Diese anhand objektiver Kriterien gewonnene Auslegung erfolgt unabhängig von der Person des jeweiligen Verwalters und unabhängig von der Frage, ob einige Wohnungseigentümer diesem misstrauisch gegenüber stehen. Auf die von den Antragsgegnern angesprochene Problematik, ob der derzeitige Verwalter Anlass zu einem solchen Misstrauen gegeben hat, kommt deshalb nicht an.
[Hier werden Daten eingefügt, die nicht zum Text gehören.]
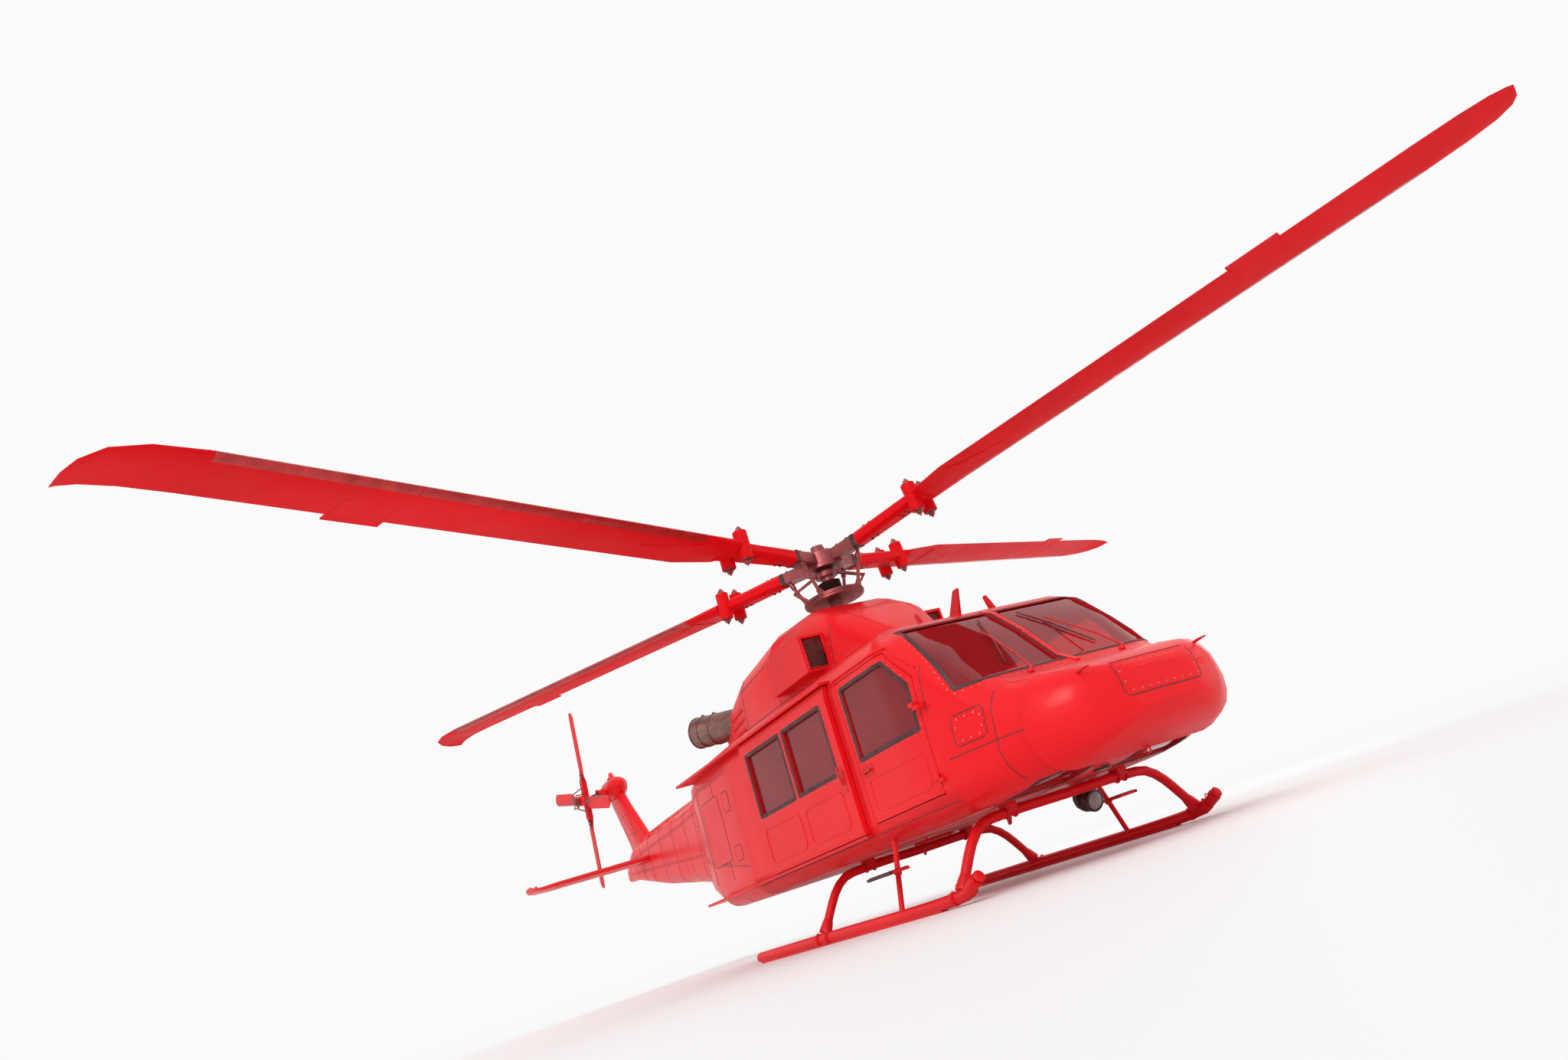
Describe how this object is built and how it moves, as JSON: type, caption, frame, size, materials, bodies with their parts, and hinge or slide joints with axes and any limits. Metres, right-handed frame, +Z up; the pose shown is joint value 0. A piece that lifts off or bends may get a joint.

Der mit dieser Handhabung verbundene Mehraufwand, den das Landgericht befürchtet, ist gering, da lediglich der Inhalt der Beschlussfassung sowie das Abstimmungsergebnis einzutragen sind, nicht hingegen das gesamte Protokoll der jeweiligen Sitzung. Insofern ist der gewählte Begriff "Protokollbuch" nicht ganz passend, da § 9 der Teilungserklärung sich lediglich auf den Beschluss bezieht und dessen Eintragung fordert. Im Übrigen wäre die Frage eines eventuell anfallenden Mehraufwandes Gegenstand des jeweiligen Verwaltervertrages.

Anhaltspunkte für einen Sachverhalt, wonach dem Antragsteller eine Berufung auf das Formerfordernis des § 9 Teilungserklärung wegen langjähriger, von ihm geduldeter gegenteiliger Übung verwehrt sein könnte, haben sich nicht ergeben.

Folge der Nichtbeachtung der Form des § 9 Teilungserklärung ist nicht die Nichtigkeit des Beschlusses, sondern dessen Ungültigkeitserklärung nach wirksamer Anfechtung. Der Senat folgt dieser von der Rechtsprechung vertretenen Meinung (BGH, NJW 1997,2956; OLG Düsseldorf, NZM 2005,24 m. w.N.). Mithin verbleibt es bei der Ungültigkeitserklärung der angefochtenen Beschlüsse in der Entscheidung des Amtsgerichts Brühl vom 30.09.2004.

Die Kostenentscheidung beruht auf § 47 WEG.

Der Geschäftswert wird in Übereinstimmung mit den Vorinstanzen auf 5.000,- € festgesetzt, § 48 WEG.